The Future of Onboard Networking

NMEA’s new OneNet networking protocol expands and speeds data delivery.
Boater at the helm
Courtesy Boston Whaler OneNet stands poised to become the new standard for networking.

OneNet has loomed on the horizon for more than a decade, threatening to eclipse the long-standard NMEA 2000 network—the marine electronics equivalent to a party line that allows all kinds of systems to communicate. Now, finally, OneNet is poised to become the next-generation network. The National Marine Electronics Association, which counts all the major marine electronics manufacturers and retailers among its members, has developed and refined OneNet to its current state. But what will it do for boaters?

What is OneNet?

OneNet uses Ethernet—a type of high-speed LAN connection system—to create a local network between devices, according to Mark Oslund, director of standards for the NMEA. OneNet also requires specific software integration within devices. OneNet enables the development of sensors and digital gateways using designated NMEA connectors, just as NMEA 2000 did. Version 1.0 of OneNet was released in 2020 and is now available for licensing and purchase by marine electronics companies, although no OneNet devices are yet commercially available.

Speed and Power

OneNet’s communication channels offer far greater bandwidth than NMEA 2000. This enables it to connect with more devices—as many as 60 per network—and carry large data payloads, such as radar, video and sonar data streams. OneNet is also fast—as much as 40,000 times faster than NMEA 2000, according to the NMEA. In addition, with OneNet, a single power-over-Ethernet switch energizes all devices on the network, eliminating the need to power each unit individually, as is necessary with other NMEA networks.

Network Integration

OneNet is designed to complement and expand—not replace—NMEA 2000 and its predecessor, NMEA 0183. Like creeks feeding into the main river, existing NMEA networks can feed into OneNet via specially designed connectors and gateway devices. “These serve to translate between protocols, allowing 2000 and 0183 seamlessly in parallel with OneNet,” Oslund says.

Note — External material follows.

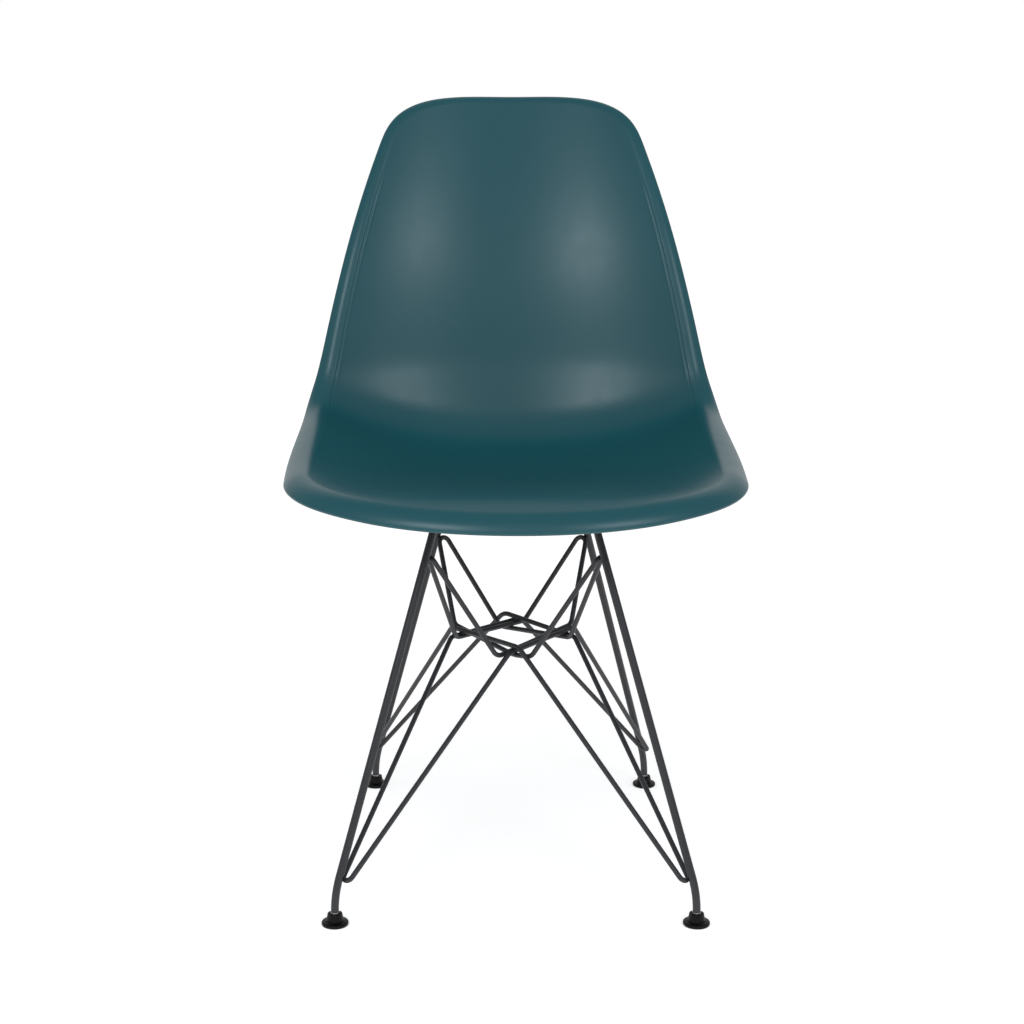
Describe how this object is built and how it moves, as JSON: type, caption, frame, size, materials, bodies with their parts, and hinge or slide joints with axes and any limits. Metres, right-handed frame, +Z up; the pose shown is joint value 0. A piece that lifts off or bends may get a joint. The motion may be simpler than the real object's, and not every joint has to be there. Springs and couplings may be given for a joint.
{
  "type": "side chair",
  "caption": "Side chair with a one-piece moulded plastic shell seat and back on a base of bent steel rod and welded wire, with tilting glides.",
  "frame": {"origin": "on the floor under the middle of the chair's overall box", "axes": "+Z up, -Y is the way the sitter faces, +X is to the right as seen from in front of the chair"},
  "size_m": [0.467, 0.531, 0.8109],
  "materials": {
    "shell_plastic": "satin, fine moulded grain, deep teal",
    "base_paint": "satin dark grey powder coat",
    "glide_nylon": "black nylon, satin",
    "mount_rubber": "matte black",
    "fastener_steel": "zinc plated",
    "brass_inserts": "turned"
  },
  "bodies": {
    "chair": {"seat_shell": "shell_plastic", "threaded_insert_front_left": "brass_inserts", "shock_mount_front_left": "mount_rubber", "mount_cup_front_left": "base_paint", "mount_screw_front_left": "fastener_steel", "glide_ball_front_left": "fastener_steel", "threaded_insert_front_right": "brass_inserts", "shock_mount_front_right": "mount_rubber", "mount_cup_front_right": "base_paint", "mount_screw_front_right": "fastener_steel", "glide_ball_front_right": "fastener_steel", "threaded_insert_rear_left": "brass_inserts", "shock_mount_rear_left": "mount_rubber", "mount_cup_rear_left": "base_paint", "mount_screw_rear_left": "fastener_steel", "glide_ball_rear_left": "fastener_steel", "threaded_insert_rear_right": "brass_inserts", "shock_mount_rear_right": "mount_rubber", "mount_cup_rear_right": "base_paint", "mount_screw_rear_right": "fastener_steel", "glide_ball_rear_right": "fastener_steel", "side_frame_left": "base_paint", "upper_wire_left": "base_paint", "lower_wire_left": "base_paint", "side_frame_right": "base_paint", "upper_wire_right": "base_paint", "lower_wire_right": "base_paint"},
    "front_left_glide": {"glide_front_left": "glide_nylon"},
    "front_right_glide": {"glide_front_right": "glide_nylon"},
    "rear_left_glide": {"glide_rear_left": "glide_nylon"},
    "rear_right_glide": {"glide_rear_right": "glide_nylon"}
  },
  "joints": [
    {"name": "front_left_glide_tilt", "type": "hinge", "parent": "chair", "child": "front_left_glide", "pos_m": [-0.17996, -0.21296, 0.0067], "axis": [1, 0, 0], "range_deg": [-8, 8]},
    {"name": "front_right_glide_tilt", "type": "hinge", "parent": "chair", "child": "front_right_glide", "pos_m": [0.17996, -0.21296, 0.0067], "axis": [1, 0, 0], "range_deg": [-8, 8]},
    {"name": "rear_left_glide_tilt", "type": "hinge", "parent": "chair", "child": "rear_left_glide", "pos_m": [-0.16134, 0.18874, 0.0067], "axis": [1, 0, 0], "range_deg": [-8, 8]},
    {"name": "rear_right_glide_tilt", "type": "hinge", "parent": "chair", "child": "rear_right_glide", "pos_m": [0.16134, 0.18874, 0.0067], "axis": [1, 0, 0], "range_deg": [-8, 8]}
  ]
}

This reduces network upgrade costs and eliminates the need to replace existing devices. ¶ Boaters might see two types of new products available when choosing OneNet: a marinized device providing a watertight physical connection to a network (such as a sensor of some type) or a purpose-built software application that can be installed in a multifunction display or PC, according to Oslund. Some existing MFDs that support Ethernet might be able to upgrade via a software update to support OneNet.

Promoting Standardization

Using Ethernet systems with greater bandwidth than NMEA 2000 to integrate marine electronics is not new. Major marine electronics have used Ethernet protocols for radar and other data for years. Furuno, for example, introduced its NavNet system Ethernet protocol in 2000. But each brand is different. OneNet standardizes the language, software and connectors.

Cross-Brand Compatibility

OneNet promises the benefit of enhancing cross-brand compatibility of marine electronics. For instance, if you currently have a Garmin MFD, you are limited to using a Garmin radar system. That’s not a bad thing, but perhaps you want to match a Garmin MFD with a Furuno radar. In this example, provided that Garmin and Furuno both adopt the OneNet protocol (which has not yet occurred), you would be able to network devices from both brands.

Future Flexibility

OneNet also promises the ability to adapt to technologies that might emerge in years to come. “Imagine being able to stream and monitor coastal radar networks or satellite images in real time on your MFD,” Oslund says. “These kinds of opportunities will be possible thanks to OneNet.”

Industry Acceptance

“Many manufacturers have come up with their own proprietary schemes because OneNet took so long,” says Eric Kunz, senior product manager for Furuno USA. “From a manufacturer’s point of view, there’s not much motivation to change right now.” Such a move could hurt a brand’s competitive position, Kunz points out. “If we only sell a radar and not a matching MFD, we lose sales.” At the same time, he says that OneNet might be forced on manufacturers in order to bid for military or law-enforcement contracts. Kunz says: “That would motivate many to switch to OneNet.”